While the routers are HA there are only single connections to each of the transit providers. Uber balances its transit connections between the routers. Border router 1 had the connection to Internode and since the traffic was bound for the US it was all sent this way. Had the Internode link failed the traffic would have routed out a different interface, but the link remained up, albiet congested.

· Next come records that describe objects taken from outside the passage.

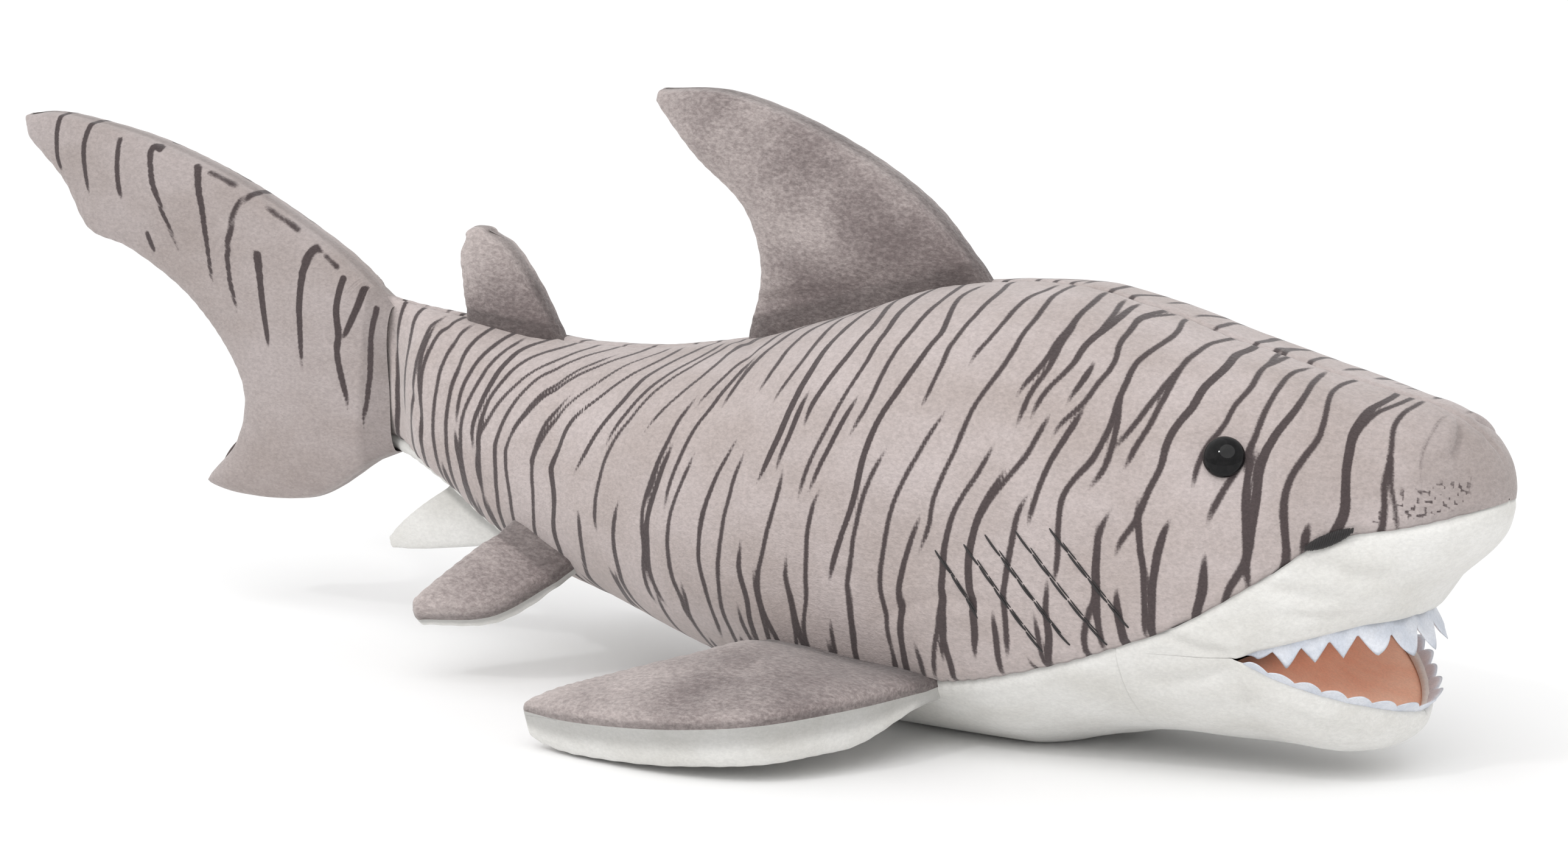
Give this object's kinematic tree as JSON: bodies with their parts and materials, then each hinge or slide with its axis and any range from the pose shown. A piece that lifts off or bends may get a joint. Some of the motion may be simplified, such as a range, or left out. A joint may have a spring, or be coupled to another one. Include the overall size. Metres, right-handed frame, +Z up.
{
  "type": "plush shark",
  "caption": "Stuffed toy shark lying on its belly, with striped plush sides, sewn fins that flop, an open felt-toothed mouth and a tail that sways.",
  "frame": {"origin": "on the flat patch of belly that the toy rests on, below the thickest part of the body, on the midline", "axes": "+X towards the snout, +Y the shark's left side, +Z up"},
  "size_m": [0.5468, 0.248, 0.1848],
  "materials": {
    "striped_plush": "short plush, light warm grey, printed with dark tapered stripes",
    "grey_plush": "short velvety plush, mid grey",
    "white_plush": "short plush, off-white",
    "white_felt": "stiff matte felt",
    "mouth_lining": "smooth knitted lining, salmon orange",
    "fibre_stuffing": "polyester fibre",
    "eye_plastic": "polished black",
    "washer_plastic": "moulded, uncoloured",
    "black_thread": "thick embroidery thread"
  },
  "bodies": {
    "trunk": {"back_panel_right": "striped_plush", "back_panel_left": "striped_plush", "belly_panel": "white_plush", "muzzle_panel": "white_plush", "palate_lining": "mouth_lining", "trunk_stuffing": "fibre_stuffing", "upper_teeth": "white_felt", "eye_right": "eye_plastic", "eye_left": "eye_plastic", "eye_washer_right": "washer_plastic", "eye_washer_left": "washer_plastic", "nostril_stitch_right": "black_thread", "nostril_stitch_left": "black_thread", "gill_thread_right_1": "black_thread", "gill_thread_right_2": "black_thread", "gill_thread_right_3": "black_thread", "gill_thread_right_4": "black_thread", "gill_thread_right_5": "black_thread", "gill_thread_left_1": "black_thread", "gill_thread_left_2": "black_thread", "gill_thread_left_3": "black_thread", "gill_thread_left_4": "black_thread", "gill_thread_left_5": "black_thread"},
    "jaw": {"jaw_panel": "white_plush", "tongue_lining": "mouth_lining", "jaw_stuffing": "fibre_stuffing", "lower_teeth": "white_felt"},
    "rear_body": {"rear_panel_right": "striped_plush", "rear_panel_left": "striped_plush", "rear_belly_panel": "white_plush", "rear_stuffing": "fibre_stuffing"},
    "first_dorsal": {"first_dorsal_panel_right": "grey_plush", "first_dorsal_panel_left": "grey_plush", "first_dorsal_stuffing": "fibre_stuffing"},
    "second_dorsal": {"second_dorsal_panel_right": "grey_plush", "second_dorsal_panel_left": "grey_plush", "second_dorsal_stuffing": "fibre_stuffing"},
    "anal_fin": {"anal_fin_panel_right": "white_plush", "anal_fin_panel_left": "white_plush", "anal_fin_stuffing": "fibre_stuffing"},
    "caudal_fin": {"caudal_fin_panel_right": "striped_plush", "caudal_fin_panel_left": "striped_plush", "caudal_fin_stuffing": "fibre_stuffing"},
    "pectoral_right": {"pectoral_right_top_panel": "grey_plush", "pectoral_right_bottom_panel": "white_plush", "pectoral_right_stuffing": "fibre_stuffing"},
    "pectoral_left": {"pectoral_left_top_panel": "grey_plush", "pectoral_left_bottom_panel": "white_plush", "pectoral_left_stuffing": "fibre_stuffing"},
    "pelvic_right": {"pelvic_right_top_panel": "grey_plush", "pelvic_right_bottom_panel": "white_plush", "pelvic_right_stuffing": "fibre_stuffing"},
    "pelvic_left": {"pelvic_left_top_panel": "grey_plush", "pelvic_left_bottom_panel": "white_plush", "pelvic_left_stuffing": "fibre_stuffing"}
  },
  "joints": [
    {"name": "jaw_hinge", "type": "hinge", "parent": "trunk", "child": "jaw", "pos_m": [0.079, 0, 0.039], "axis": [0, 1, 0], "range_deg": [-15, 12], "stiffness_Nm_per_rad": 0.12},
    {"name": "tail_sway", "type": "hinge", "parent": "trunk", "child": "rear_body", "pos_m": [-0.165, 0, 0.062], "axis": [0, 0, 1], "range_deg": [-25, 25], "stiffness_Nm_per_rad": 0.25},
    {"name": "caudal_swing", "type": "hinge", "parent": "rear_body", "child": "caudal_fin", "pos_m": [-0.2555, 0, 0.085], "axis": [0, 0, 1], "range_deg": [-35, 35], "stiffness_Nm_per_rad": 0.08},
    {"name": "first_dorsal_lean", "type": "hinge", "parent": "trunk", "child": "first_dorsal", "pos_m": [-0.07, 0, 0.1245], "axis": [0.9628, 0, 0.2701], "range_deg": [-35, 35], "stiffness_Nm_per_rad": 0.1},
    {"name": "second_dorsal_lean", "type": "hinge", "parent": "rear_body", "child": "second_dorsal", "pos_m": [-0.2015, 0, 0.10725], "axis": [0.995, 0, -0.0995], "range_deg": [-35, 35], "stiffness_Nm_per_rad": 0.03},
    {"name": "anal_fin_lean", "type": "hinge", "parent": "rear_body", "child": "anal_fin", "pos_m": [-0.2135, 0, 0.04225], "axis": [0.8691, 0, -0.4946], "range_deg": [-35, 35], "stiffness_Nm_per_rad": 0.03},
    {"name": "pectoral_right_flap", "type": "hinge", "parent": "trunk", "child": "pectoral_right", "pos_m": [-0.0445, -0.0545, 0.022], "axis": [-0.994, 0.0489, 0.0978], "range_deg": [-25, 50], "stiffness_Nm_per_rad": 0.1},
    {"name": "pectoral_left_flap", "type": "hinge", "parent": "trunk", "child": "pectoral_left", "pos_m": [-0.0445, 0.0545, 0.022], "axis": [0.994, 0.0489, -0.0978], "range_deg": [-25, 50], "stiffness_Nm_per_rad": 0.1},
    {"name": "pelvic_right_flap", "type": "hinge", "parent": "rear_body", "child": "pelvic_right", "pos_m": [-0.173, -0.0335, 0.03725], "axis": [-0.918, 0.1412, 0.3707], "range_deg": [-20, 40], "stiffness_Nm_per_rad": 0.03},
    {"name": "pelvic_left_flap", "type": "hinge", "parent": "rear_body", "child": "pelvic_left", "pos_m": [-0.173, 0.0335, 0.03725], "axis": [0.918, 0.1412, -0.3707], "range_deg": [-20, 40], "stiffness_Nm_per_rad": 0.03}
  ]
}
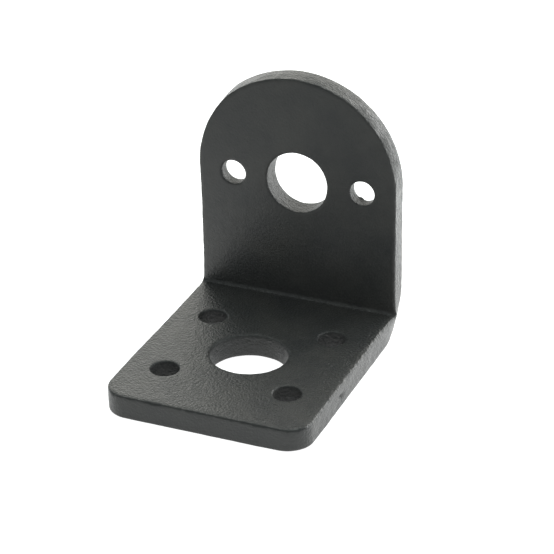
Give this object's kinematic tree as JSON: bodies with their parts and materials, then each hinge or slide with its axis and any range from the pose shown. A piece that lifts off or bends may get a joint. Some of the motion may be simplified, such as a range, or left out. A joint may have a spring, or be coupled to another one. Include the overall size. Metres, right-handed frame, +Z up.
{
  "type": "motor mounting bracket",
  "caption": "L-shaped sheet steel bracket with a round-topped upright, bored and countersunk for a small geared motor, and a drilled base with round front corners.",
  "frame": {"origin": "on the ground under the middle of the bracket, where the centre of its box stands", "axes": "+X across the bracket, -Y forward along the base from the upright, +Z up along the upright"},
  "size_m": [0.026, 0.033, 0.0329],
  "materials": {
    "powder_coat": "black powder coat, fine orange peel, half matt"
  },
  "bodies": {
    "root": {"motor_bracket": "powder_coat"}
  },
  "joints": []
}
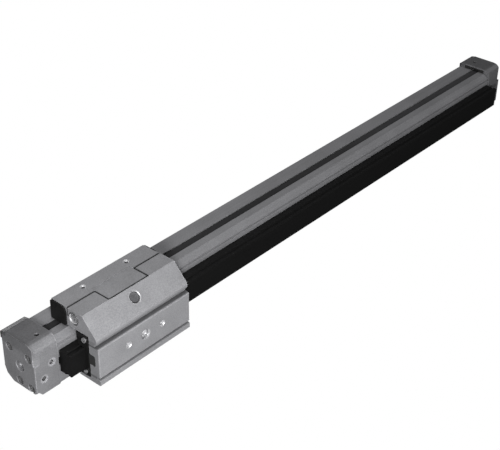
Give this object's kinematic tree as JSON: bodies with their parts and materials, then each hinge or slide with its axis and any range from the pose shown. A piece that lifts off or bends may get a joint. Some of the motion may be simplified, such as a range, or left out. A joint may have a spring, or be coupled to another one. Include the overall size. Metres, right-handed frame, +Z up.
{
  "type": "rodless pneumatic cylinder",
  "caption": "Slotted air cylinder with a guided carriage on a ball-bearing rail, end caps with screwed ports, sealing bands and adjustable end cushioning.",
  "frame": {"origin": "on the mounting plane, under the middle of the whole cylinder's length and width", "axes": "+X along the barrel, away from the cap that the carriage rests near; +Z up out of the slot; -Y out of the guide side"},
  "size_m": [0.65, 0.0622, 0.058],
  "materials": {
    "anodised_profile": "anodised extrusion, satin, fine drawn lines along its length",
    "cast_cap": "die-cast, shot-blasted and coated, satin grey",
    "carriage_aluminium": "anodised, satin light grey",
    "turned_aluminium": "turned, plain",
    "screw_steel": "zinc-plated steel",
    "bright_steel": "bright nickel-plated steel",
    "bearing_steel": "hardened and ground",
    "rail_steel": "black-oxide steel, satin",
    "black_plastic": "moulded black plastic",
    "cover_band": "dark grey polyurethane strip",
    "sealing_band": "translucent polyurethane strip",
    "white_acetal": "plain white acetal",
    "seal_rubber": "black nitrile rubber",
    "magnet": "sintered ferrite"
  },
  "bodies": {
    "barrel": {"barrel_profile": "anodised_profile", "end_cap_near": "cast_cap", "end_cap_far": "cast_cap", "cap_screws": "screw_steel", "cap_seals": "seal_rubber", "cushion_tubes": "turned_aluminium", "stop_buffers": "seal_rubber", "band_clamps": "black_plastic", "outer_band": "cover_band", "inner_band": "sealing_band", "guide_rail": "rail_steel"},
    "carriage": {"yoke": "turned_aluminium", "piston_heads": "white_acetal", "piston_seals": "seal_rubber", "piston_wear_rings": "white_acetal", "cushion_seals": "seal_rubber", "piston_head_screws": "screw_steel", "piston_magnet": "magnet", "driver": "carriage_aluminium", "yoke_set_screws": "screw_steel", "driver_end_plates": "black_plastic", "band_ramps": "white_acetal", "guide_carriage": "carriage_aluminium", "stop_screws": "bright_steel", "end_inserts": "black_plastic", "grease_plug": "screw_steel", "bearing_block": "bearing_steel", "bearing_balls": "bearing_steel", "block_screws": "screw_steel", "ball_returns": "black_plastic", "rail_wipers": "black_plastic", "wiper_screws": "bright_steel"},
    "needle_near": {"cushion_needle_near": "screw_steel"},
    "needle_far": {"cushion_needle_far": "screw_steel"}
  },
  "joints": [
    {"name": "carriage_slide", "type": "slide", "parent": "barrel", "child": "carriage", "axis": [1, 0, 0], "range_m": [-0.013, 0.487], "deforming": ["outer_band", "inner_band"]},
    {"name": "needle_near_turn", "type": "hinge", "parent": "barrel", "child": "needle_near", "pos_m": [-0.3117, 0.0057, 0.0429], "axis": [0, 0, 1], "range_deg": [-360, 360]},
    {"name": "needle_far_turn", "type": "hinge", "parent": "barrel", "child": "needle_far", "pos_m": [0.3117, 0.0181, 0.0429], "axis": [0, 0, 1], "range_deg": [-360, 360]}
  ]
}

Is Shared Hosting security sufficient?
Given the high number of shared hosting accounts and the low skill levels of many of the customers using those services compromised shared hosting accounts are relatively common. The business model of shared hosting does not support extensive security countermeasures so the industry standard is to ‘delay, detect, react’. Delay is facilitated by the throttling of network speed to ensure that no significant damage can be done, detect is facilitated by monitoring tools, and react is Engineers who firstly isolate and then clean the server. Uber follows this approach, however due to the oversight in the migration process the ‘delay’ measure (implementing the port shaping) had not been implemented on three of the servers. The other five servers that had been throttled also participated in the apparent DDoS but did not generate traffic volumes that threatened services for other customers. The security of shared hosting is appropriate to cost and level of service, as long as the ‘delay, detect, react’ measures are properly implemented.
Does the fact that eight shared hosting servers in total were compromised indicate that Uber was specifically targeted?
Our view is probably not. These servers were all in contiguous IP address space and the vector for compromise was well-known, out-of-date, open-source software, so it is likely that they were subjected to automated scanning. Since they were all near neighbours they were all detected by the same automated process.
Are there any more servers with unshaped network connections?
Uber has completed an audit of all shared servers. A handful of servers with unshaped network connections were detected and corrected. We are confident that we are no longer exposed to a similar event.